HTML: pick #358 and you get the tags back.
text/plain: you encode it then submit as HTML. Render the HTML (Note it will be a snippet of HTML, not a full page.)

Then you don’t have to handle byte ranges in either case.

All mock-ups seem to assume plain text (e.g. a form input), not HTML. In that case, what is currently in main will be sufficient. #357 won’t hurt, but the offsets weren’t broken to begin with in this scenario.

To clarify a bit further: #357 just fixes the byte offsets in case the input is marked as HTML. If the input was text, there was no issue. So for form translation (which I assume are always plain text unless you’re going to attempt auto translation in contenteditable elements…) it is not necessary.

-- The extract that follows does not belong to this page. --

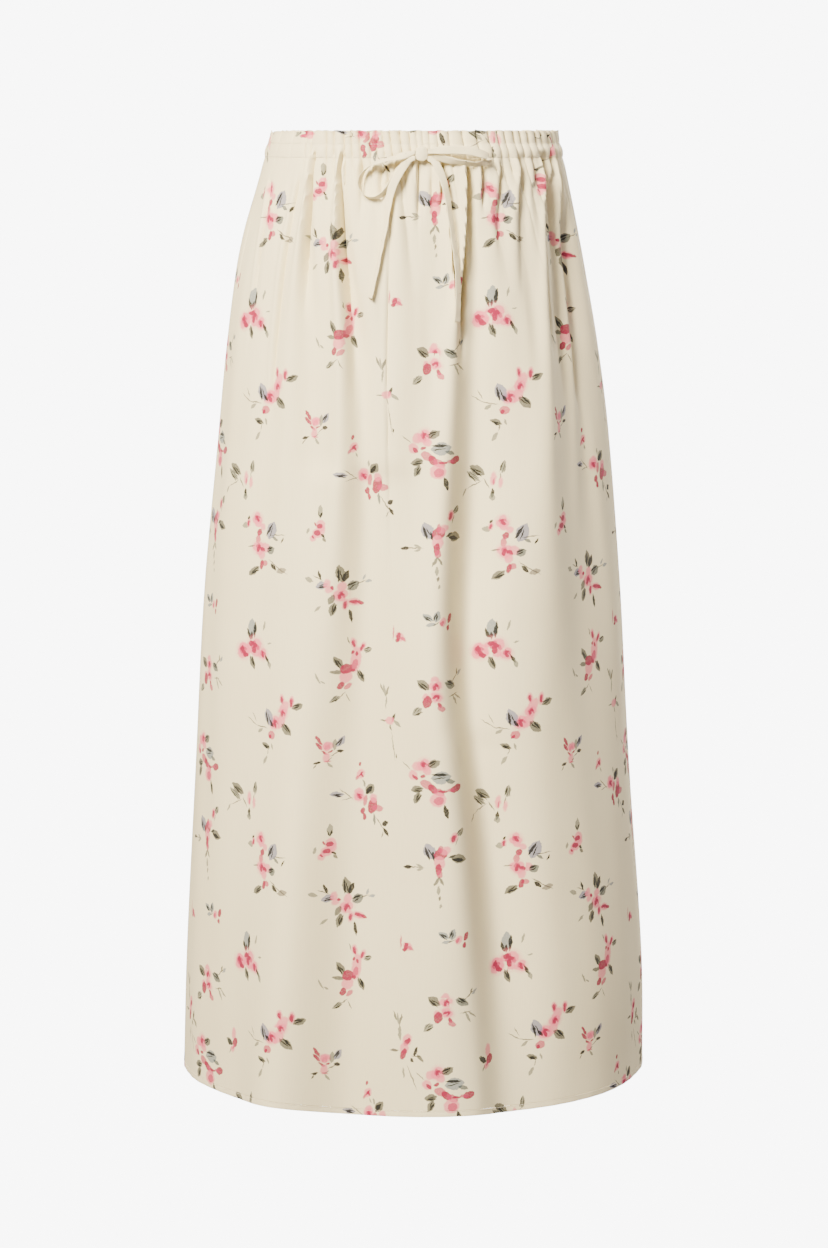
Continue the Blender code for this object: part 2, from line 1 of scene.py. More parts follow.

#358 adds the quality scores as HTML to HTML output, but this only works if the input was HTML to begin with. Of course, it could also be used with plain text if you’d encode all entities in the text before sending it to the translator (and mark it as HTML). The output can easily be rendered like the mock-ups. Thresholding can easily be done in the extension using Javascript or CSS. The added tags that don’t meet the threshold won’t affect rendering. You might need to be a bit creative with horizontal padding to fill in the gaps between consecutive words that do meet the threshold though. The way I insert the tags, it will leave the spaces that are not part of the word outside any of the score tags. But that’s not insurmountable.